Toda la corrida fue una pasarela de toros tullidos, lisiados y beodos
Los toros de ayer -encima, no se pudo completar la corrida anunciada de El Pilar, que fue remendada con dos ejemplares de Juan Pedro Domecq- eran todos ellos proyectos de cadáver, animales lisiados, tullidos y muertos en vida, amén de excesivamente justos de presencia. Los seis tuvieron comportamiento de beodos, como si en lugar de la dehesa procedieran de la calle Larios, que en esta ciudad es el centro de la feria de día. Y así no puede ser: un toro no puede salir al ruedo tambaleante. Así no es posible retener a los clientes, porque no hay empuje, ni codicia, ni casta, ni nada que se le parezca. Y que nadie se engañe: el protagonista de esta historia es el de negro; si falla el toro, se derrumba la fiesta al completo. Y, entonces, el festejo se convierte en una fea caricatura de algo que fue capaz de mantener la tensión en los tendidos y que hoy solo produce pena y sopor.
Qué imagen más patética y denigrante es ver a un toro bravo despanzurrado en la arena en plena faena de muleta. Pues eso fue lo que le ocurrió al primero de Ponce, un toro encogido y con todas las ganas de abandonar cuanto antes este mundo. Y por allí anduvo el maestro, con la muleta a media altura, intentando mantener en pie al birrioso animal mientras la música, de manera incomprensible, trataba de amenizar el cotarro. Primo hermano del primero fue el cuarto, de embestida dulzona y sin gracia, incapaz de sostener su propia sombra, y otra vez Ponce trató de justificar lo injustificable, pues lo que debía hacer es anunciarse con otro tipo de ganadería que no ofreciera, de antemano, tanta cantidad de carne lisiada.
La misma suerte corrieron sus compañeros de terna pues sus toros fueron de la misma condición, si bien, como es verdad que el que no se consuela es porque no quiere, se pueden destacar algunos chispazos, de poca luz, pero chispazos, que alegraron en parte la anodina tarde.
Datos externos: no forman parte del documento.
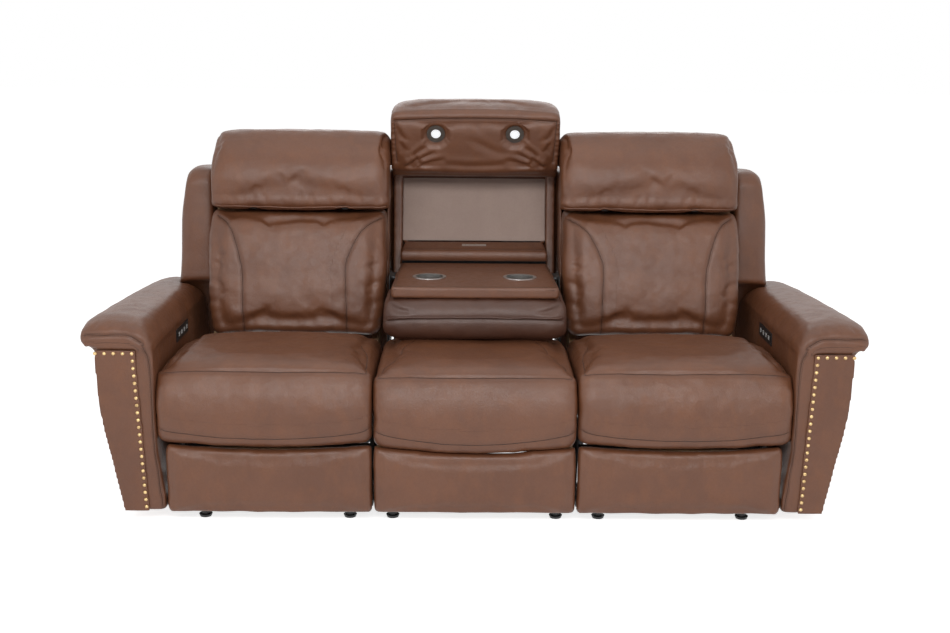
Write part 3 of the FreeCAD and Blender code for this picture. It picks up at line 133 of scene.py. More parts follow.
def white_world():
    world = bpy.data.worlds.new("Studio")
    scene.world = world
    world.use_nodes = True
    tree = world.node_tree
    tree.nodes.clear()
    lit = tree.nodes.new("ShaderNodeBackground")
    lit.inputs["Color"].default_value = (1.0, 1.0, 1.0, 1.0)
    lit.inputs["Strength"].default_value = WORLD_LIGHT
    ground = tree.nodes.new("ShaderNodeBackground")
    ground.inputs["Color"].default_value = (1.0, 1.0, 1.0, 1.0)
    ground.inputs["Strength"].default_value = 1.0
    mix = tree.nodes.new("ShaderNodeMixShader")
    out = tree.nodes.new("ShaderNodeOutputWorld")
    tree.links.new(shows_ground(tree), mix.inputs[0])
    tree.links.new(lit.outputs[0], mix.inputs[1])
    tree.links.new(ground.outputs[0], mix.inputs[2])
    tree.links.new(mix.outputs[0], out.inputs[0])


def pale_floor():
    mesh = bpy.data.meshes.new("Floor")
    half = 30.0
    corners = [(-half, -half, 0), (half, -half, 0), (half, half, 0), (-half, half, 0)]
    mesh.from_pydata(corners, [], [(0, 1, 2, 3)])
    floor = bpy.data.objects.new("Floor", mesh)
    scene.collection.objects.link(floor)
    material = bpy.data.materials.new("Pale floor")
    material.use_nodes = True
    tree = material.node_tree
    tree.nodes.clear()
    matt = tree.nodes.new("ShaderNodeBsdfDiffuse")
    matt.inputs["Color"].default_value = (FLOOR_GREY, FLOOR_GREY, FLOOR_GREY, 1.0)
    glow = tree.nodes.new("ShaderNodeEmission")
    glow.inputs["Color"].default_value = (1.0, 1.0, 1.0, 1.0)
    weight = tree.nodes.new("ShaderNodeMath")
    weight.operation = "MULTIPLY"
    weight.inputs[1].default_value = FLOOR_GLOW
    tree.links.new(shows_ground(tree), weight.inputs[0])
    tree.links.new(weight.outputs[0], glow.inputs["Strength"])
    both = tree.nodes.new("ShaderNodeAddShader")
    out = tree.nodes.new("ShaderNodeOutputMaterial")
    tree.links.new(matt.outputs[0], both.inputs[0])
    tree.links.new(glow.outputs[0], both.inputs[1])
    tree.links.new(both.outputs[0], out.inputs["Surface"])
    mesh.materials.append(material)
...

Solo Morante tuvo algunos chispazos de su particular tauromaquia
Morante se estiró a la verónica en su primero y una, solo una, pero enorme, quedó ahí para el recuerdo. Compitió, después, en un quite por chicuelinas con Jiménez Fortes y se cubrió el cuerpo con el capote como en un paso de baile. Y muleta en mano atisbo el natural ante un toro sin fuelle, pero con esa gracia exclusiva de este torero. Aún hubo una tanda de derechazos ceñidos y largos y un precioso cambio de manos. Y se acabó. El toro, que era una mona, no dio más de sí.
Volvió a intentarlo en el quinto a la verónica y no dejó más que el regusto de su innata sensibilidad; el toro se paró poco después y todo volvió a ser el triunfo de la nada.
Era la segunda y última corrida del joven Jiménez Fortes, a quien más falta le hacía un triunfo en su corta carrera. Fue un dechado de entrega, decisión y voluntad, pero de donde no hay no se puede sacar. Es de esperar que haya aprendido la lección, porque con oponentes de esa calaña no le sonreirá el triunfo. Su primero era la tonta del bote, que doblaba las manos con preocupante asiduidad; el chaval se mostró suficiente y logró algún natural de buena factura. Le devolvieron el sexto -puro trámite, pues los seis debieron seguir el mismo camino- y salió otro de las mismas hechuras y comportamiento, al que Juan José Trujillo puso un extraordinario par de banderillas, y Fortes hizo lo que pudo, que fue bien poco.
En suma, que nadie tiene interés en cantar el aburrimiento; es que no hay tu tía…
EL PILAR/PONCE, MORANTE, FORTES
Cuatro toros de El Pilar y dos -cuarto y quinto- de Juan Pedro Domecq, muy justos de presentación, tullidos y descastados. El sexto, devuelto, y sustituido por otro de Parladé, del similar comportamiento.
Enrique Ponce: pinchazo (silencio); estocada caída (gran ovación).
Morante de la Puebla: pinchazo y casi entera atravesada (ovación); media y dos descabellos (silencio).
Jiménez Fortes: estocada (oreja); estocada atravesada (palmas).
Plaza de la Malagueta. 18 de agosto. Novena corrida de feria. Casi tres cuartos de entrada.